We didn’t proceed to Eyeworth, but returned home for lunch.
This evening we dined on Jackie’s spicy hot pasta arrabbiata with which she drank Hoegaarden and I drank Barossa Valley Shiraz, 2016.
SINGLE IMAGES CAN BE ENLARGED WITH A CLICK OR TWO. CLICKING ON ANY OF THOSE IN A GROUP ACCESS ITS GALLERY, INDIVIDUAL MEMBERS OF WHICH CAN BE VIEWED FULL SIZE BY SCROLLING DOWN AND CHECKING BOX AT BOTTOM RIGHT
This afternoon Jackie and I took a drive into the forest.
The recent strong winds and heavy rain have desisted, but the day remained overcast until this evening when the sun returned.
This bright orange tree fungus at Boldrewood seems to have benefited from its liquid refreshment.
Water is trickling back into the pools, such as this one again attracting ponies.
After having slaked their thirst in a shallow ditch, two families of donkeys trooped along the road at Norley Wood.
Our way was hampered on Holly Lane, Pilley, by a group of ponies, one simultaneously suckling a foal and catching her tail on brambles. I attempted to weave my way between the hind legs of mares on either side of the narrow lane in order to take a shot from a different angle. This didn’t work, because the mother simply led her offspring further along the road. The manoeuvre did, however, have the benefit of clearing enough space for the Modus. Only after Mum had enjoyed a good scratch.

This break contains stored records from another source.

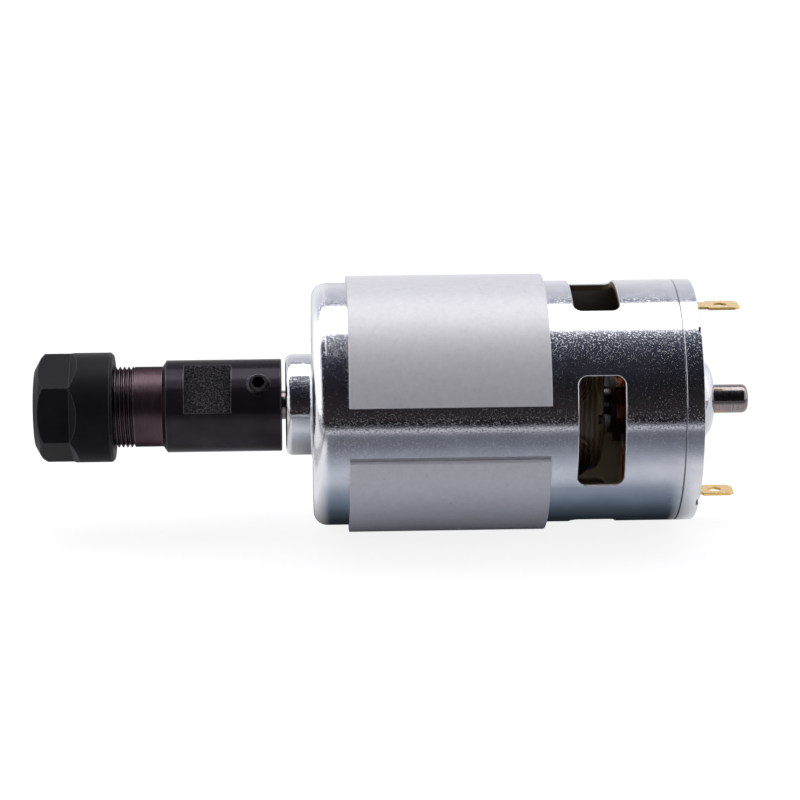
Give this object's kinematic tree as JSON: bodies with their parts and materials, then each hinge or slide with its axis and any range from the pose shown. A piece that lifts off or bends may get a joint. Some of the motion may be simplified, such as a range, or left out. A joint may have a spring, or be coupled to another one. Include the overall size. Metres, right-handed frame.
{
  "type": "motor spindle",
  "caption": "Brushed can motor with a split flux ring, mounting face and pilot boss, and a collet holder with a hexagon clamping nut on its shaft.",
  "frame": {"origin": "centre of the can's front mounting face, on the spindle axis", "axes": "+X along the spindle axis from the tool end to the terminals; the flux ring's gap faces -Y; the terminals lie at +Z and -Z"},
  "size_m": [0.1238, 0.0441, 0.0446],
  "materials": {
    "bright_zinc": "bright zinc plate on drawn steel, slight orange peel",
    "matt_zinc": "matt zinc plate on rolled strip",
    "ferrite": "sintered ferrite, dull",
    "spring_steel": "hardened and ground spring steel",
    "bearing_steel": "ground steel",
    "moulded_black": "moulded phenolic, satin",
    "nylon": "moulded nylon, satin",
    "brass": "stamped brass, satin",
    "carbon": "pressed carbon, dull",
    "core_steel": "stacked electrical steel plates",
    "fibre": "varnished fibre plate",
    "enamelled_copper": "enamelled copper wire",
    "copper": "drawn copper, worn by the brushes",
    "black_oxide": "black oxide on turned steel, oiled"
  },
  "bodies": {
    "motor_body": {"motor_can": "bright_zinc", "flux_ring": "matt_zinc", "magnet_near": "ferrite", "magnet_far": "ferrite", "magnet_clip_top": "spring_steel", "magnet_clip_bottom": "spring_steel", "end_cover": "bright_zinc", "brush_card": "moulded_black", "front_outer_race": "bearing_steel", "front_shields": "bright_zinc", "rear_outer_race": "bearing_steel", "rear_shields": "bright_zinc", "brush_holder_top": "brass", "brush_holder_bottom": "brass", "brush_spring_top": "spring_steel", "brush_spring_bottom": "spring_steel", "terminal_top": "brass", "terminal_bottom": "brass"},
    "rotor": {"shaft": "bearing_steel", "front_inner_race": "bearing_steel", "rear_inner_race": "bearing_steel", "front_spacer": "nylon", "rear_spacer": "nylon", "cooling_fan": "nylon", "armature_core": "core_steel", "end_insulators": "fibre", "windings": "enamelled_copper", "commutator_hub": "moulded_black", "commutator_segments": "copper", "collet_holder": "black_oxide", "set_screw_near": "black_oxide", "set_screw_far": "black_oxide"},
    "front_ball_set": {"front_cage": "nylon", "front_balls": "bearing_steel"},
    "rear_ball_set": {"rear_cage": "nylon", "rear_balls": "bearing_steel"},
    "upper_brush": {"brush_top": "carbon"},
    "lower_brush": {"brush_bottom": "carbon"},
    "collet": {"collet": "spring_steel"},
    "nut": {"collet_nut": "black_oxide"}
  },
  "joints": [
    {"name": "rotor_spin", "type": "hinge", "parent": "motor_body", "child": "rotor", "pos_m": [0, 0, 0], "axis": [1, 0, 0], "continuous": true},
    {"name": "front_cage_spin", "type": "hinge", "parent": "motor_body", "child": "front_ball_set", "pos_m": [0, 0, 0], "axis": [1, 0, 0], "continuous": true},
    {"name": "rear_cage_spin", "type": "hinge", "parent": "motor_body", "child": "rear_ball_set", "pos_m": [0, 0, 0], "axis": [1, 0, 0], "continuous": true},
    {"name": "upper_brush_slide", "type": "slide", "parent": "motor_body", "child": "upper_brush", "axis": [0, 0, 1], "range_m": [0, 0.0015], "stiffness_N_per_m": 300, "springref_m": -0.002, "deforming": ["brush_spring_top"]},
    {"name": "lower_brush_slide", "type": "slide", "parent": "motor_body", "child": "lower_brush", "axis": [0, 0, -1], "range_m": [0, 0.0015], "stiffness_N_per_m": 300, "springref_m": -0.002, "deforming": ["brush_spring_bottom"]},
    {"name": "collet_slide", "type": "slide", "parent": "rotor", "child": "collet", "axis": [-1, 0, 0], "range_m": [0, 0.00525]},
    {"name": "nut_turn", "type": "hinge", "parent": "collet", "child": "nut", "pos_m": [0, 0, 0], "axis": [-1, 0, 0], "range_deg": [0, 2520]}
  ],
  "couplings": [
    {"joint": "front_cage_spin", "follows": "rotor_spin", "ratio": 0.35714},
    {"joint": "rear_cage_spin", "follows": "rotor_spin", "ratio": 0.37222},
    {"joint": "nut_turn", "follows": "collet_slide", "rad_per_m": 8377.6}
  ]
}
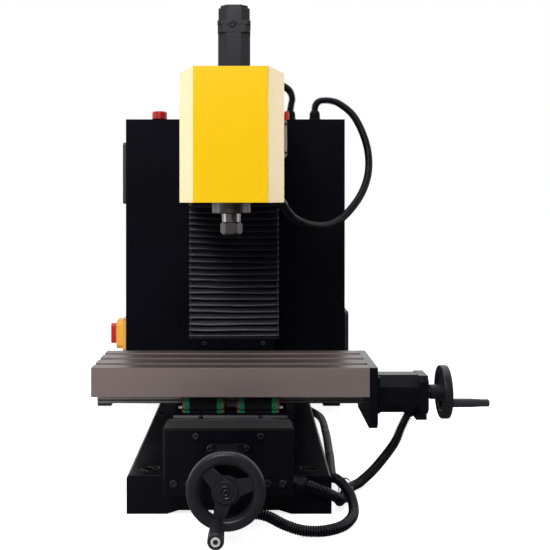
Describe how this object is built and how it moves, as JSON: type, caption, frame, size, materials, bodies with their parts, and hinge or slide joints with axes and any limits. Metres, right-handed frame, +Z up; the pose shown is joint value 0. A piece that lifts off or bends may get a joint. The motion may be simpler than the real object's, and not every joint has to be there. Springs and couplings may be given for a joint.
{
  "type": "desktop cnc milling machine",
  "caption": "Bench milling machine with a ball-screw table and saddle, a bellows-guarded vertical head under a bent yellow cover, handwheels on the motors and a control cabinet behind",
  "frame": {"origin": "centre of the base's hold-down hole pattern, on the floor plane under the feet", "axes": "+X to the operator's right along the table, +Y away from the operator toward the column, +Z up"},
  "size_m": [0.6244, 0.8705, 0.765],
  "materials": {
    "black_paint": "semi-gloss black paint with a light orange-peel texture",
    "cabinet_black": "matt black powder coat",
    "motor_black": "satin black enamel",
    "motor_grey": "satin dark grey enamel",
    "steel": "ground bearing steel",
    "block_black": "black oxide steel",
    "screw_black": "black oxide cap screws",
    "cap_green": "moulded green plastic",
    "seal_red": "red seal lip",
    "table_iron": "ground and milled grey iron",
    "cover_yellow": "smooth golden yellow powder coat",
    "bellows_black": "coated black bellows cloth",
    "conduit_black": "corrugated black plastic",
    "wheel_grey": "satin dark grey bakelite",
    "grip_black": "satin black bakelite",
    "grip_metal": "dark anodised aluminium",
    "vent_grey": "dark grey moulded plastic",
    "switch_yellow": "signal yellow plastic",
    "signal_red": "signal red plastic",
    "supply_metal": "perforated sheet case",
    "board_green": "printed circuit board"
  },
  "bodies": {
    "frame": {"base": "black_paint", "column": "black_paint", "y_rails": "steel", "z_rails": "steel", "bearing_blocks": "block_black", "y_motor_bracket": "black_paint", "y_motor": "motor_black", "z_motor_plate": "black_paint", "z_motor": "motor_grey", "z_bellows": "bellows_black", "bellows_bracket": "black_paint", "y_way_cover": "bellows_black", "cabinet": "cabinet_black", "cabinet_rear_panel": "cabinet_black", "power_supply": "supply_metal", "motor_drivers": "motor_grey", "controller_board": "board_green", "vent_covers": "vent_grey", "switch_plate": "switch_yellow", "estop_base": "conduit_black", "cable_glands": "conduit_black", "conduit_spindle": "conduit_black", "conduit_z": "conduit_black", "conduit_y": "conduit_black", "conduit_x_lower": "conduit_black", "cable_tie": "conduit_black", "frame_screws": "screw_black"},
    "switch_knob": {"switch_knob": "signal_red"},
    "estop_button": {"estop_button": "signal_red"},
    "saddle": {"saddle": "black_paint", "y_carriages": "block_black", "x_carriages": "block_black", "carriage_caps": "cap_green", "carriage_seals": "seal_red", "ball_nuts": "steel", "saddle_screws": "screw_black"},
    "table": {"table": "table_iron", "x_rails": "steel", "x_end_plate": "black_paint", "x_motor": "motor_black", "x_bearing_blocks": "block_black", "conduit_x_upper": "conduit_black"},
    "x_screw": {"x_screw": "steel", "x_handwheel": "wheel_grey"},
    "x_grip": {"x_grip": "grip_metal"},
    "y_screw": {"y_screw": "steel", "y_handwheel": "wheel_grey"},
    "y_grip": {"y_grip": "grip_black"},
    "z_screw": {"z_screw": "steel"},
    "head": {"head_casting": "black_paint", "z_carriages": "block_black", "z_nut": "steel", "head_cover": "cover_yellow", "spindle_cartridge": "steel", "spindle_bearings": "steel", "spindle_motor": "motor_grey", "side_plate": "steel", "air_plug": "signal_red"},
    "spindle": {"spindle_shaft": "steel", "collet_nut": "steel"}
  },
  "joints": [
    {"name": "y_slide", "type": "slide", "parent": "frame", "child": "saddle", "axis": [0, 1, 0], "range_m": [-0.06, 0.075], "deforming": ["y_way_cover", "conduit_x_lower", "cable_tie"]},
    {"name": "x_slide", "type": "slide", "parent": "saddle", "child": "table", "axis": [1, 0, 0], "range_m": [-0.11, 0.11], "deforming": ["conduit_x_upper"]},
    {"name": "z_slide", "type": "slide", "parent": "frame", "child": "head", "axis": [0, 0, 1], "range_m": [-0.18, 0], "deforming": ["z_bellows", "conduit_spindle"]},
    {"name": "y_screw_turn", "type": "hinge", "parent": "frame", "child": "y_screw", "pos_m": [0, -0.2, 0.079], "axis": [0, 1, 0], "continuous": true},
    {"name": "x_screw_turn", "type": "hinge", "parent": "table", "child": "x_screw", "pos_m": [0, -0.094, 0.133], "axis": [1, 0, 0], "continuous": true},
    {"name": "z_screw_turn", "type": "hinge", "parent": "frame", "child": "z_screw", "pos_m": [0, 0.126, 0.4], "axis": [0, 0, 1], "continuous": true},
    {"name": "y_grip_spin", "type": "hinge", "parent": "y_screw", "child": "y_grip", "pos_m": [-0.01009, -0.4, 0.04133], "axis": [0, 1, 0], "continuous": true},
    {"name": "x_grip_spin", "type": "hinge", "parent": "x_screw", "child": "x_grip", "pos_m": [0.35, -0.12556, 0.12335], "axis": [1, 0, 0], "continuous": true},
    {"name": "spindle_turn", "type": "hinge", "parent": "head", "child": "spindle", "pos_m": [0, -0.094, 0.45], "axis": [0, 0, 1], "continuous": true},
    {"name": "estop_press", "type": "slide", "parent": "frame", "child": "estop_button", "axis": [0, 0, 1], "range_m": [-0.004, 0], "stiffness_N_per_m": 600, "springref_m": 0.002},
    {"name": "switch_turn", "type": "hinge", "parent": "frame", "child": "switch_knob", "pos_m": [-0.24, 0.28, 0.165], "axis": [-1, 0, 0], "range_deg": [0, 90]}
  ],
  "couplings": [
    {"joint": "y_screw_turn", "follows": "y_slide", "rad_per_m": -1256.6},
    {"joint": "x_screw_turn", "follows": "x_slide", "rad_per_m": 1256.6},
    {"joint": "z_screw_turn", "follows": "z_slide", "rad_per_m": -1256.6}
  ]
}
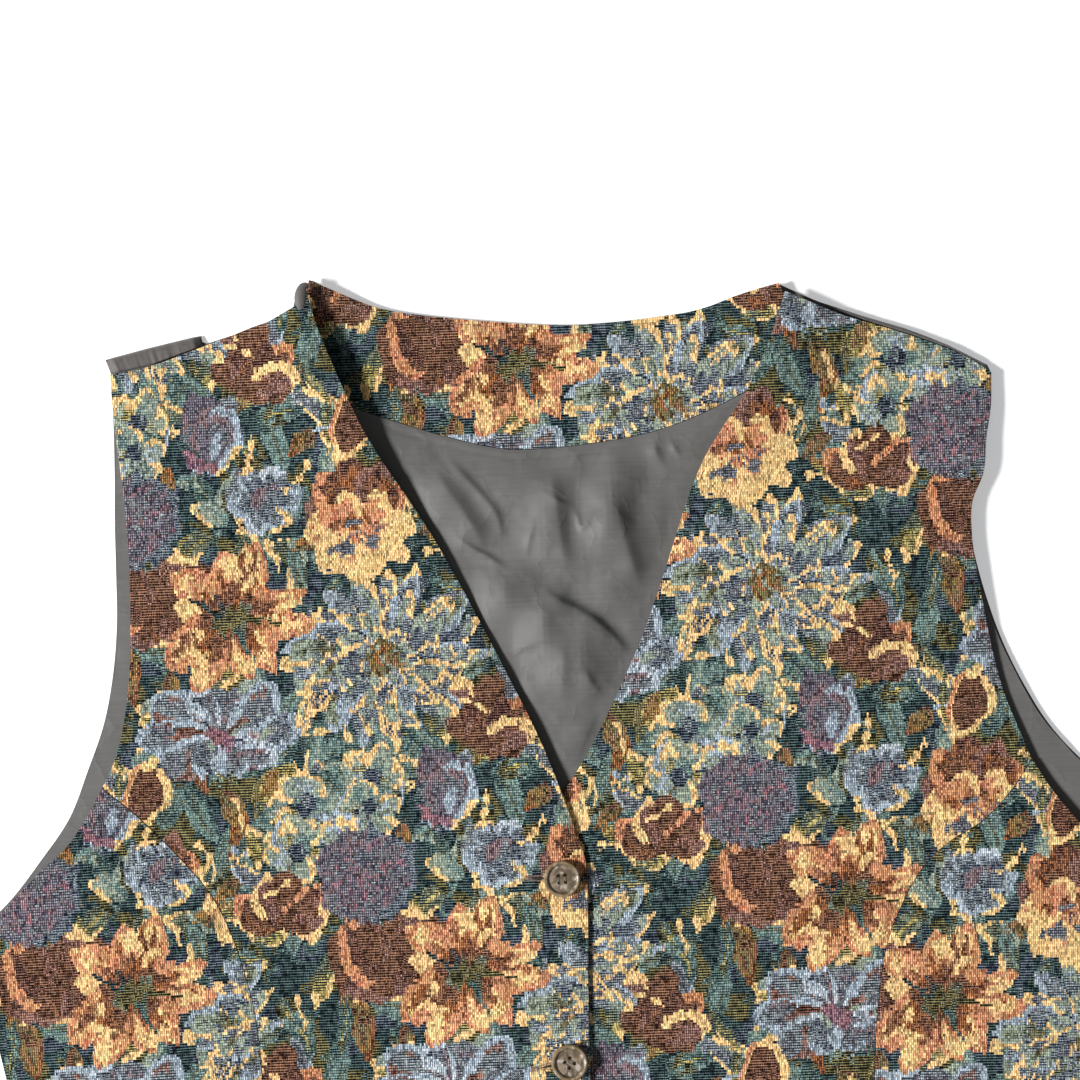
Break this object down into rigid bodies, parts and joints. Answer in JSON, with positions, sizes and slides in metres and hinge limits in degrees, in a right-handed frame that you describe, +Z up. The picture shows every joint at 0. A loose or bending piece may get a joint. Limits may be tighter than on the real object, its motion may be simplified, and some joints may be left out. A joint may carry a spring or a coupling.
{
  "type": "waistcoat",
  "caption": "V-necked floral tapestry waistcoat with princess seams and a satin back, buttoned and laid flat, front up",
  "frame": {"origin": "on the surface that the waistcoat lies on, under the middle of its outline", "axes": "+X towards the wearer's left, +Y towards the neck, +Z up out of the front"},
  "size_m": [0.486, 0.5572, 0.0123],
  "materials": {
    "tapestry": "floral jacquard tapestry weave with raised ribs, matt",
    "satin_back": "grey satin with a low sheen",
    "satin_lining": "thin grey satin, creased, with a soft sheen",
    "button_horn": "horn-look button, mottled brown, semi-gloss"
  },
  "bodies": {
    "root": {"back": "satin_back", "back_lining": "satin_lining", "back_neck_facing": "tapestry", "front_right": "tapestry", "front_right_side": "tapestry", "front_left": "tapestry", "front_left_side": "tapestry", "button_1": "button_horn", "button_2": "button_horn", "button_3": "button_horn", "button_4": "button_horn"}
  },
  "joints": []
}
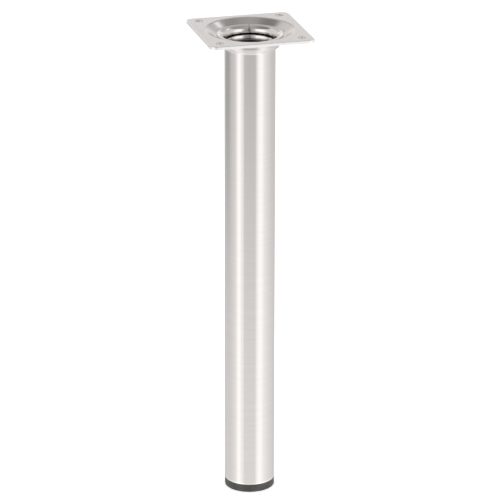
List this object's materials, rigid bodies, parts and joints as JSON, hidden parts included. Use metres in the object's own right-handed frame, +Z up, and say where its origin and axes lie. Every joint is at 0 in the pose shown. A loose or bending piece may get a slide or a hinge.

Elizabeth is spending a couple of days with friends at West End. This evening Jackie and I dined on the carvery at the Walhampton Arms. The service was friendly and efficient and the food unbelievably good value. For £7 a head we were offered a choice of beef, pork, turkey, or a little of each. Three large slices were served with Yorkshire pudding. We then loaded our good sized plates with sage and onion stuffing, roast and new potatoes, parsnips, carrots, swede, cauliflower, leeks, and runner beans. Gravy was available, as was the appropriate sauces for the meats. My choice was beef; Jackie’s was pork, each perfectly cooked. Jackie drank Amstel and I drank Razor Back.